Le sort de ceux qui avaient été exilés par les tribunaux, ou qui avaient volontairement émigré dans les parties les plus sauvages des provinces éloignées, était plus triste encore. Nous ne pouvons mieux l’exposer qu’en donnant le récit que nous a laissé de ses épreuves Pierre Sin Tai-po, ce courageux chrétien qui fit inutilement tant d’efforts pour approcher du P. Tsiou et recevoir les sacrements[1], et qui, plus tard, obtint, comme nous le verrons, la couronne du martyre. On y trouvera, trait pour trait, le tableau des souffrances de milliers d’autres chrétiens, à cette même époque, et dans les mêmes circonstances.

« La persécution était enfin apaisée, il est vrai, mais nous étions isolés et nous avions perdu les livres de prières. Quel moyen de pratiquer ? J’apprends par hasard que les survivants de quelques familles de martyrs habitent dans le district de Niong-in, je fais tous mes efforts pour les découvrir, et enfin je les rencontre. Il n’y avait que des femmes déjà avancées en âge, et quelques jeunes gens à peine sortis de l’enfance ; en tout, trois maisons liées par la parenté. Ils étaient sans appui et sans ressources, osant à peine ouvrir la bouche avec les étrangers, et ne respirant plus de frayeur quand on commençait à parler de religion. Ils avaient bien quelques volumes de prières et l’explication des Évangiles, mais le tout caché avec le plus grand soin. Quand je demandai à les voir, on me coupa la parole, en agitant les mains en signe de silence ; je ne voulus point insister. Toutefois, ces pauvres femmes étaient dans une grande joie, en apprenant de leurs enfants la présence d’un chrétien, et les convenances ne leur permettant pas de me voir, elles voulaient à tout le moins converser avec moi[2]. Je leur parlai un peu des derniers événements, de l’état de la religion, et de notre position commune, dans laquelle nous ne pourrions ni servir Dieu ni sauver notre âme. Elles étaient vivement touchées ; quelques-unes même versaient des larmes, et témoignaient le désir que nous nous missions en rapports fréquents, pour nous soutenir les uns les autres.

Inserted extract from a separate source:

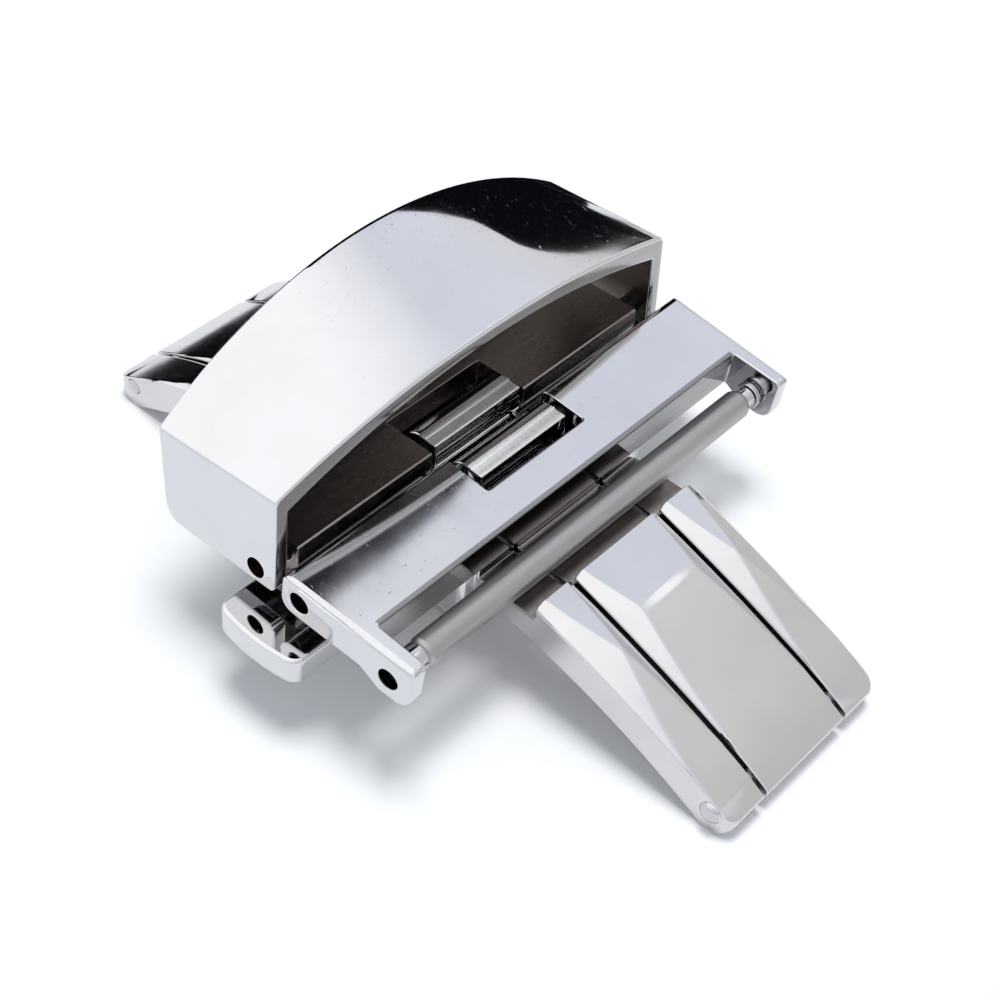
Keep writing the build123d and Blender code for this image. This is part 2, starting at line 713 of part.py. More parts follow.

« Je demeurais à quarante lys de là (quatre lieues), et depuis ce temps, tous les huit ou dix jours, nous nous fîmes des visites réci-

  1. Voir plus haut, p. 77 et 78.
  2. En pareil cas, pour satisfaire aux exigences de l’étiquette et conserver le décorum, on se place dans des chambres voisines, et on communique à travers une grille ou une toile, à peu près comme font les religieuses cloîtrées.